2003年“非典”之后,我迁入自己修建的颐园新居,谢绝应酬,静心读写。面对庭院里陈俊愉院士赠送的美人梅、小绿萼等梅花名品,胸中涌起抒写的冲动。我将一部分咏梅的书画作品同论文《梅谭》一并编入《寒香》一书,2007年出版。书后的跋语记述了我彼时的心境。



从33岁读研迄今又过去了33个年头。我的治学生涯与中国改革开放的历史进程同步,这是我们这一代学人的最大幸运。不逢这个伟大的时代,就没有我33年治学的经历。
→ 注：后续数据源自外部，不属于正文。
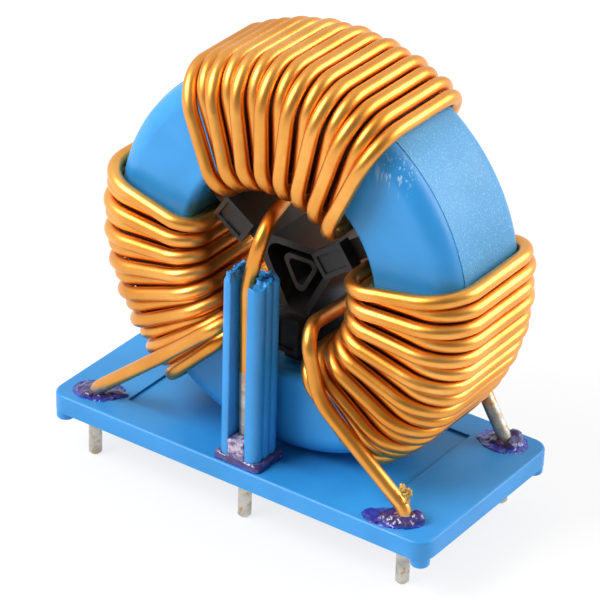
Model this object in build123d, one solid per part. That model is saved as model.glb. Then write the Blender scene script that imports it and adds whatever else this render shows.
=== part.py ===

我有幸受业王朝闻先生,从读研到主持课题,从学业到经世,受益良多。我还要感谢命运,赐予我不同的人生经历和体验。蒙田曾以在光亮下和暗影中譬喻两种不同的生活状态,我以为用“绚烂”和“平淡”喻之更为贴近。后者是前者的复归。铅华洗尽,复归纯正和本真,这是又一种人生境界,虽然平淡,其意趣却醇浓而深厚。经过人生跌宕,自觉比以前成熟了许多,但时而却又感到对学理、对世事、对人生的茫然与不解,自愧无知。记得朝闻先生80多岁时曾经略带诙谐地慨叹:“对艺术,对人生刚有一点感悟,竟到了准备西去的年龄!”现在觉得先生的话并非只是逗趣。回来还说“治学”,其与人生实在密不可分。从某种意义上说,“治学”就是学习罢了,不仅学习某一种专业,还要学习做人处事,学习生活和生存。这是一个没有标准答案的人生试题,是一条不知尽头的人生之旅。